• [Your goal]: From the records below, copy out exactly the lines from the one containing "head and ears" to the one containing "before = set(bpy.data.objects)", both included. Add nothing else.

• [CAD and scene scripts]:

┄┄┄┄┄┄

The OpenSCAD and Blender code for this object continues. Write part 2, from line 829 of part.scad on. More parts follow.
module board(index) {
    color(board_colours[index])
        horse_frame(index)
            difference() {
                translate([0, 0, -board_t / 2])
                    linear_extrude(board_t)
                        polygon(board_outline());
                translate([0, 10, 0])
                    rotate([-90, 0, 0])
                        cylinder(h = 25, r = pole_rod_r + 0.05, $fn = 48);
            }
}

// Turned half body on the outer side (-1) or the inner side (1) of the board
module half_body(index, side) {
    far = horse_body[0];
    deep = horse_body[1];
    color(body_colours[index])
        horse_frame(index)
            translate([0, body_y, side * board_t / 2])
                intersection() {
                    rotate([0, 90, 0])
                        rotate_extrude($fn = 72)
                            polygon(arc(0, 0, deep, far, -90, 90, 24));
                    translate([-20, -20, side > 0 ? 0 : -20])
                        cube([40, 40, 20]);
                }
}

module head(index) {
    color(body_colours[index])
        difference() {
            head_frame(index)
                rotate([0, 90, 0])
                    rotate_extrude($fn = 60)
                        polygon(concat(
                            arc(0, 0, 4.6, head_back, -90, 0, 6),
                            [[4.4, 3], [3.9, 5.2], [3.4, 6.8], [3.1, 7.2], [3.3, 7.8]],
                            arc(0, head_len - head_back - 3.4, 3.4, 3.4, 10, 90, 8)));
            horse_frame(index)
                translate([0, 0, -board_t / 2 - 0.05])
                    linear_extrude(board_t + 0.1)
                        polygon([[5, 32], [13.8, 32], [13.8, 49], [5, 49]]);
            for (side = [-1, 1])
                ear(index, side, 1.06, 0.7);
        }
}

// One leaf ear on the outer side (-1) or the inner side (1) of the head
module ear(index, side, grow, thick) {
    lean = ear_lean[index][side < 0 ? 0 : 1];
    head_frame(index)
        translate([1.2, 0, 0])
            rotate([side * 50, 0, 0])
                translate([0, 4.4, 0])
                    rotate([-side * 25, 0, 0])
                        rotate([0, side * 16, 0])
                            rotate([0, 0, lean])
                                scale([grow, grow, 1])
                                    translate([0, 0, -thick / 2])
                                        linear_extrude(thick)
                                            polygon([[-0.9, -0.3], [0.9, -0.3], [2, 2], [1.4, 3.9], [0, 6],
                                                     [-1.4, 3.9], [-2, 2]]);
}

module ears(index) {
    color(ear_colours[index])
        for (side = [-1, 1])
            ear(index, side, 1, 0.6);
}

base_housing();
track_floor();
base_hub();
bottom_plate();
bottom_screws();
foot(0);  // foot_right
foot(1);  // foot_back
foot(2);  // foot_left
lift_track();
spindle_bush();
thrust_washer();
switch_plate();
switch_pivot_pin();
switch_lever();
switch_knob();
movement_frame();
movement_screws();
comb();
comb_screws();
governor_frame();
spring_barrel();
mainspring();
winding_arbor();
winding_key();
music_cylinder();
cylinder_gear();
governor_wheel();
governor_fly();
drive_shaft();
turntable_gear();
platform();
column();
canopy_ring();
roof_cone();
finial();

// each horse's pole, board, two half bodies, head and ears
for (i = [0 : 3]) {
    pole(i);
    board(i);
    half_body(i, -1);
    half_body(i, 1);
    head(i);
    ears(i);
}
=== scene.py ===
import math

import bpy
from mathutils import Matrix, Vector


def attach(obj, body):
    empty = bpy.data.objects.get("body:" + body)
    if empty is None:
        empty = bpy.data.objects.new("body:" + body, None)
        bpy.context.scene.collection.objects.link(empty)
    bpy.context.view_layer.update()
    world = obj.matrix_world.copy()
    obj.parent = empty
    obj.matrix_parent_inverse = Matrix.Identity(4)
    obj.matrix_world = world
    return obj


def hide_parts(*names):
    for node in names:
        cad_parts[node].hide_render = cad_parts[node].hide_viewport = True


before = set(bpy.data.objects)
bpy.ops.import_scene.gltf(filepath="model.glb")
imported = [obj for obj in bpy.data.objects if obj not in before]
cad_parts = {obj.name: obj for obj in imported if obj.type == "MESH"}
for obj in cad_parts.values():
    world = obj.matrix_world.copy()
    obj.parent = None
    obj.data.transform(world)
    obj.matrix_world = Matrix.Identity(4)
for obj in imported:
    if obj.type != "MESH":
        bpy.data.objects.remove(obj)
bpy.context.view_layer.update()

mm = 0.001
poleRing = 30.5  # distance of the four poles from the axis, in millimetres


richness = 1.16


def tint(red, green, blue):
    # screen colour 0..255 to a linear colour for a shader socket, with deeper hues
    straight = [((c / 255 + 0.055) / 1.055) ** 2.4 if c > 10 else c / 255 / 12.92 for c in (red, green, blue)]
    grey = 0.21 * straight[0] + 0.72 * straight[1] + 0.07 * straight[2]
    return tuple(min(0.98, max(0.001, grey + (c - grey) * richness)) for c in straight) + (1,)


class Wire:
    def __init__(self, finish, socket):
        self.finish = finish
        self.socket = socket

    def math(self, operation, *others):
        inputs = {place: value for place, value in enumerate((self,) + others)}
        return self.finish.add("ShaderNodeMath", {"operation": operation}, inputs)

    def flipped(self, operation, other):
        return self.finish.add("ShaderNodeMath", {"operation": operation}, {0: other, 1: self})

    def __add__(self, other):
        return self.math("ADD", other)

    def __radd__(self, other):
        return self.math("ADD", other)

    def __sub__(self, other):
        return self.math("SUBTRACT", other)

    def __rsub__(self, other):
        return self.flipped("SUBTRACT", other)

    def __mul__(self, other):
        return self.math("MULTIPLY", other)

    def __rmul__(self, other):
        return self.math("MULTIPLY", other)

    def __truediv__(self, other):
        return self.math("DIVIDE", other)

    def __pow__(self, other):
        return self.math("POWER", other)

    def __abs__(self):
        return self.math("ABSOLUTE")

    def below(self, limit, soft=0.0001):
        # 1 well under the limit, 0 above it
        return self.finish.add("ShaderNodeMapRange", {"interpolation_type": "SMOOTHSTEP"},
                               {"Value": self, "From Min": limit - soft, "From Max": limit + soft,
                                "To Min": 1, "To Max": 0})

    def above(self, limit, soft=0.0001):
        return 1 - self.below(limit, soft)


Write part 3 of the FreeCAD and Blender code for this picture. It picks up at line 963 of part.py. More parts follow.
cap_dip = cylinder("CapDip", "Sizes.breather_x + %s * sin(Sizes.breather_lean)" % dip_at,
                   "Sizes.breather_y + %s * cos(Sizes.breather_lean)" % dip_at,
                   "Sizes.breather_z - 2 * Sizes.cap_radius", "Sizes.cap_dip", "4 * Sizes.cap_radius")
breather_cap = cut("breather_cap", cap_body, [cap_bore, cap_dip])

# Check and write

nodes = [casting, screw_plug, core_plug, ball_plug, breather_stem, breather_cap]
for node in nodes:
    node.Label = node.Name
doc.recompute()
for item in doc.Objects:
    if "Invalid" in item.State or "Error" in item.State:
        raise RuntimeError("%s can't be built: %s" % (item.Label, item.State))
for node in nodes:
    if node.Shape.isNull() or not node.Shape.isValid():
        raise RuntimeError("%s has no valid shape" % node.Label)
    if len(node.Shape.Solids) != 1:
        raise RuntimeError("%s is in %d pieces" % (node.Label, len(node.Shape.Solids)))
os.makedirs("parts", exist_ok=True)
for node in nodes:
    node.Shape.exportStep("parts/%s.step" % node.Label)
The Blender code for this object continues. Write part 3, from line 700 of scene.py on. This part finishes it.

┄┄┄┄┄┄

• [Answer to this exercise]:
// each horse's pole, board, two half bodies, head and ears
for (i = [0 : 3]) {
    pole(i);
    board(i);
    half_body(i, -1);
    half_body(i, 1);
    head(i);
    ears(i);
}
=== scene.py ===
import math

import bpy
from mathutils import Matrix, Vector


def attach(obj, body):
    empty = bpy.data.objects.get("body:" + body)
    if empty is None:
        empty = bpy.data.objects.new("body:" + body, None)
        bpy.context.scene.collection.objects.link(empty)
    bpy.context.view_layer.update()
    world = obj.matrix_world.copy()
    obj.parent = empty
    obj.matrix_parent_inverse = Matrix.Identity(4)
    obj.matrix_world = world
    return obj


def hide_parts(*names):
    for node in names:
        cad_parts[node].hide_render = cad_parts[node].hide_viewport = True


before = set(bpy.data.objects)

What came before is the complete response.